Sometimes I don't get why I bother, because I know that I'm a disgusting cretin and that no one should care about anything I have to say or accomplish, that I'd do better to push a bullet through my skull in the expanse of a pine forest. I should've been aborted. I've taken to studying disgusting things. Since childhood I've had a fascination with occultism and esotericism and that's led me to two different pathways, the Left and Right handed paths respectively. Years ago I had a close personal friend (who I no longer communicate with whatsoever) attempt to point me in the direction the Order of Nine Angles and the Tempel ov Blood, and since it's been long enough since I've spoken with them I've found myself interested to study this material from my current standpoint as a Structural Marxist in training. So, I want to read Iron Gates and Siege and see what fucked up this person possibly irreparably. As a side note, I now claim Structural Marxism since I at least have enough respect for Maoists to not want someone as putrid as myself associated with them, and Althusser is a worthy master figure for a progessive leaning person riddled with mental health issues and plagued with suicide ideation. We're together in this.
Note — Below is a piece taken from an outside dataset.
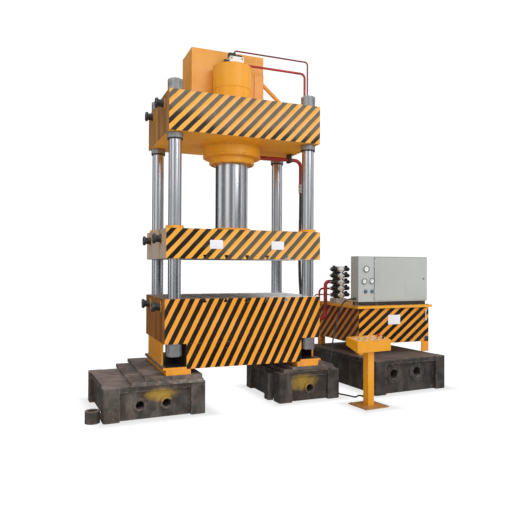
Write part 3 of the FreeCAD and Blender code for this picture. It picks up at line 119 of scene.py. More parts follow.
class Finish:
    # one material being built; add() makes any node from its type, its settings and its sockets' values or links
    def __init__(self, name, tree=None):
        if tree is None:
            self.material = bpy.data.materials.new(name)
            self.material.use_nodes = True
        self.tree = tree or self.material.node_tree
        self.tree.nodes.clear()
        if tree is not None:
            return
        self.place = self.add("ShaderNodeTexCoord", outlet="Object")
        self.x = self.add("ShaderNodeSeparateXYZ", sockets={0: self.place})
        self.y = self.x.out("Y")
        self.z = self.x.out("Z")

    def add(self, kind, settings=None, sockets=None, outlet=0):
        node = self.tree.nodes.new(kind)
        for key, value in (settings or {}).items():
            setattr(node, key, value)
        for key, value in (sockets or {}).items():
            inlet = node.inputs[key]
            if isinstance(value, Value):
                self.tree.links.new(value.socket, inlet)
            elif inlet.type == "VECTOR" and not isinstance(value, tuple):
                inlet.default_value = (value, value, value)
            elif inlet.type == "RGBA":
                inlet.default_value = (*value, 1)
            else:
                inlet.default_value = value
        return Value(self, node.outputs[outlet]) if node.outputs else None

    def noise(self, scale, detail=3, stretch=(1, 1, 1), roughness=0.55, shift=0):
        place = self.place * stretch + (shift, shift, shift)
        return self.add("ShaderNodeTexNoise", sockets={"Vector": place, "Scale": scale, "Detail": detail,
                                                       "Roughness": roughness})

    def step(self, value, start, end):  # rises smoothly from 0 at start to 1 at end
        return self.add("ShaderNodeMapRange", {"interpolation_type": "SMOOTHSTEP"}, {0: value, 1: start, 2: end})

    def fall(self, value, start, end):  # sinks smoothly from 1 at start to 0 at end
        return 1 - self.step(value, start, end)

    def patches(self, start, end, *noise, **more):  # noise cut into soft-edged patches
        return self.step(self.noise(*noise, **more), start, end)

    def one(self, operation, value):
        return self.add("ShaderNodeMath", {"operation": operation}, {0: value})

    def distance(self, value):  # how far a value is from zero
        return self.one("ABSOLUTE", value)

    def angle(self, across, ahead):
        return self.add("ShaderNodeMath", {"operation": "ARCTAN2"}, {0: across, 1: ahead})

    def larger(self, first, *others):
        for other in others:
            first = self.add("ShaderNodeMath", {"operation": "MAXIMUM"}, {0: first, 1: other})
        return first

    def blend(self, share, first, second):
        return self.add("ShaderNodeMix", {"data_type": "RGBA"}, {0: share, 6: first, 7: second}, 2)

    def between(self, value, start, end, soft=0.002):  # 1 inside a band, 0 outside
        return self.step(value, start - soft, start + soft) * self.fall(value, end - soft, end + soft)

    def atFace(self, value, face):  # 1 on a front or left face, 0 further in
        return self.fall(value, face + 0.001, face + 0.003)

    def edges(self, radius):  # how far the surface's own direction is from that of a rounded copy
        rounded = self.add("ShaderNodeBevel", {"samples": 3}, {"Radius": radius})
        flat = self.add("ShaderNodeNewGeometry", outlet="Normal")
        facing = self.add("ShaderNodeVectorMath", {"operation": "DOT_PRODUCT"}, {0: rounded, 1: flat}, "Value")
        return self.step(1 - facing, 0.01, 0.16)

    def shell(self, colour, rough, bump=None, **more):  # bump is its height, distance and strength
        sockets = {"Base Color": colour, "Roughness": rough, "IOR": 1.5}
        if bump is not None:
            sockets["Normal"] = self.add("ShaderNodeBump", sockets=dict(zip(("Height", "Distance", "Strength"), bump)))
        sockets.update({key.replace("_", " "): value for key, value in more.items()})
        shader = self.add("ShaderNodeBsdfPrincipled", sockets=sockets)
        self.add("ShaderNodeOutputMaterial", sockets={"Surface": shader})
        return self.material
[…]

On the other side of the spectrum I've been interested to read Revolutionary Demonology from the mysterious Gruppo di Nun, as I've been quite curious to see various attempts to combine radical emancipatory politics with Left Hand Path occultism. But, before I engage with any of this seriously there's a couple of books I'd like to read as introductions to the study of Western Esotericism from an academic perspective, since the field has grown so much in the last couple decades to the point of being a serious field of study for anyone interested. Recently, I've been trying to source more books from Georges Bataille, the other half of my French adventure. For Deleuze I've reduced my interest to two of his books. When I think about killing myself I always picture it with a handgun in .22 so that there's no exit wound and the bullet can scramble my brain, I always have too much swimming around in it, so the addition of hot metal is only natural. Regardless of how much I want to kill myself I'll always have too much to read, if I've put it off for this long I can put it off for a few more books.